CTA: Customs user fees would be illegal
OTTAWA (April 1) — Charging user fees to pay for upgrading the U.S. Customs Service’s automated clearance systems would contravene provisions of both NAFTA and the GATT, according to lawyers for the Canadian Trucking Alliance, a lobby group for the trucking industry.
President Clinton’s fiscal year 2000 budget includes a proposal to collect $163 million US a year in fees to offset the nearly $1 billion in costs to replace the agency’s Automated Clearance System (ACS) with new generation system known as Automated Customs Environment (ACE).
The amount of the fee would be based on the amount of data put into the system by the user.
The CTA, a federation of Canada’s seven provincial trucking associations, requested the legal opinion as part of its lobby to have the Canadian government press the U.S. administration to abandon the proposed fee.

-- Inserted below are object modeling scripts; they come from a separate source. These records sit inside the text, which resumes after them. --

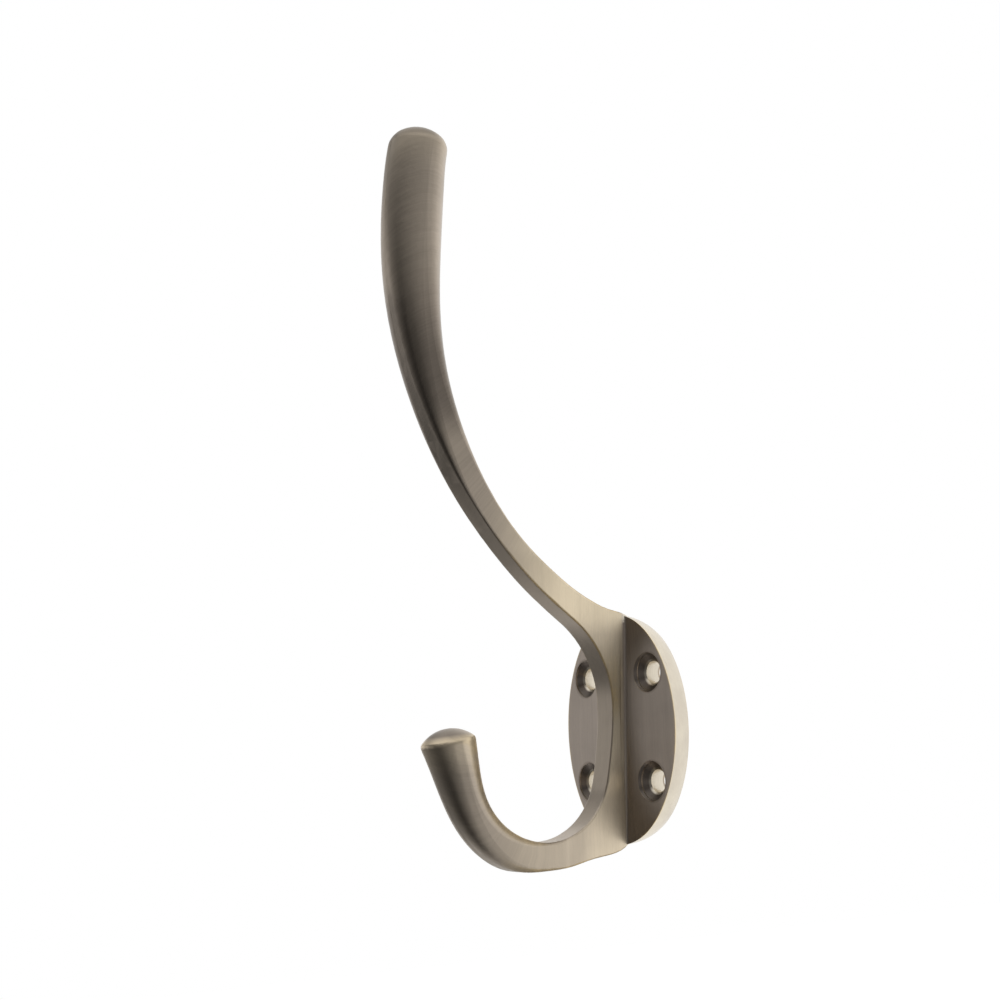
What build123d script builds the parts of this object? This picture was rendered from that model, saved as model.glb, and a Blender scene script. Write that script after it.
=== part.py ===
from build123d import *
import os
from math import acos, asin, atan, atan2, cos, degrees, radians, sin, tan

# A hat and coat hook cast in one piece: an oval wall plate with four screw
# holes, a web standing on its centre line, a long upper arm and a short
# lower hook.
# Frame: the back of the plate lies in the plane Y = 0 against the wall, the
# hook stands out towards -Y, +Z is up, and the origin is the centre of the
# plate's back face. X = 0 is the plane of symmetry. Millimetres.

# Wall plate
PLATE_WIDTH = 38.0          # across X, at the front arris
PLATE_HEIGHT = 50.0         # along Z, at the front arris
PLATE_EDGE = 5.0            # thickness at the left and right ends of the oval
PLATE_RIDGE = 6.0           # thickness on the centre line: the face is gently roofed
RIM_UNDERCUT = 1.6          # how far the back outline lies inside the front arris
APRON_RADIUS = 30.0         # the face sweeps up to the web in this long hollow
APRON_START = 8.0           # distance of the hollow's outer edge from the centre line
RIM_BULGE = 0.4             # how far the rim bows out from a straight taper, half way back

# Screw holes
HOLE_SPACING_X = 22.2
HOLE_SPACING_Z = 23.0
SHANK_HOLE = 4.9            # diameter right through the plate
HEAD_HOLE = 7.9             # diameter of the recess that takes a screw's head
HEAD_LIP = 0.3              # rubbed edge round the recess's mouth
HEAD_WALL = 0.2             # straight wall of the recess
SINK_ANGLE = 100.0          # angle of the countersink below that wall

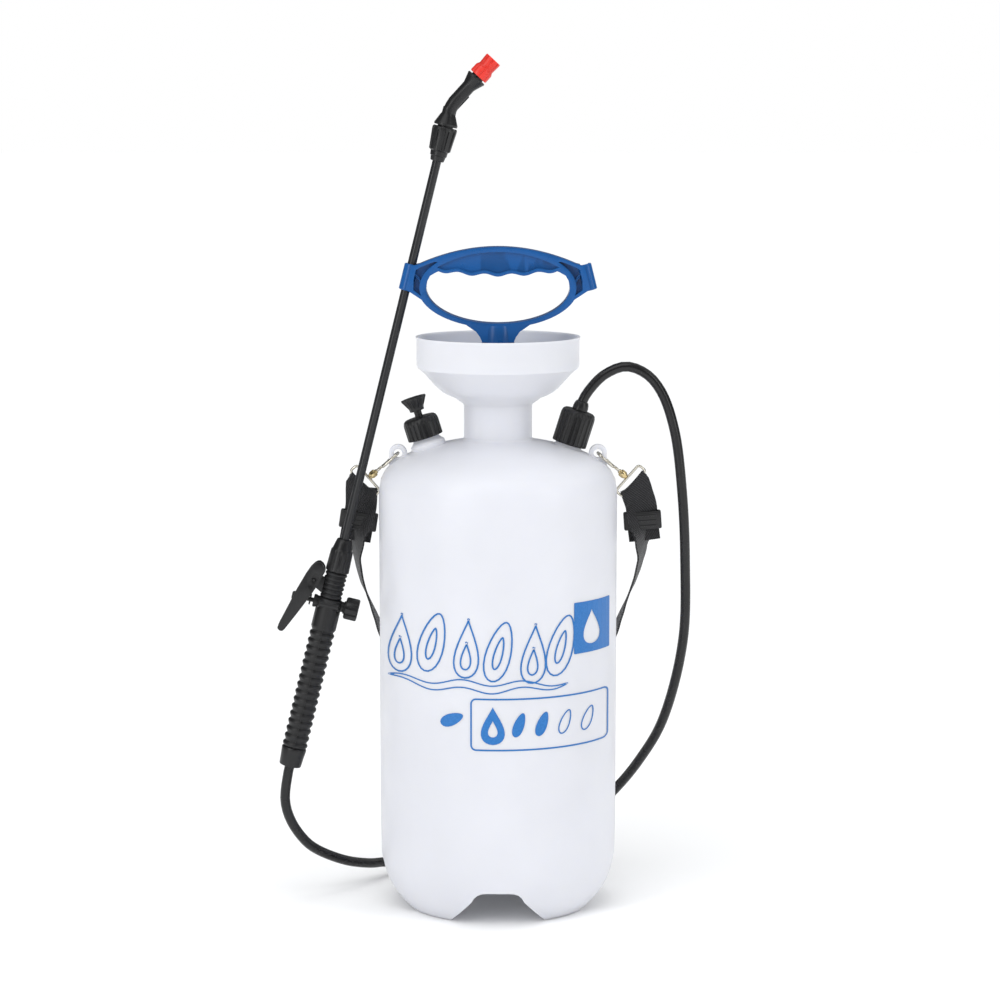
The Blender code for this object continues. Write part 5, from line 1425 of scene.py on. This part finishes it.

Customs brokers, shipper groups, and the trucking industry on both sides of the border have argued that modernization of the ACS — a 15-year-old system that has performed poorly in recent years as demands for data transmissions have increased with the flow of cross-border trade — be paid for through general revenues.
“The federal government must take a stronger stance on this issue,” said CTA chief executive officer David Bradley. “We expect the Minister for International Trade and the Minister of National Revenue to take the issue up with their counterparts immediately.”
He said ACS “is on its last legs and the danger of debilitating system crashes increases with each passing day.”
Over 70% of Canada’s trade with the United States moves by truck, translating into more than 10 million truck shipments per year, or one every three seconds.
Created in the late 1980’s ACS now handles approximately $1 trillion US in imported goods cleared through millions of entries each year, the CTA said.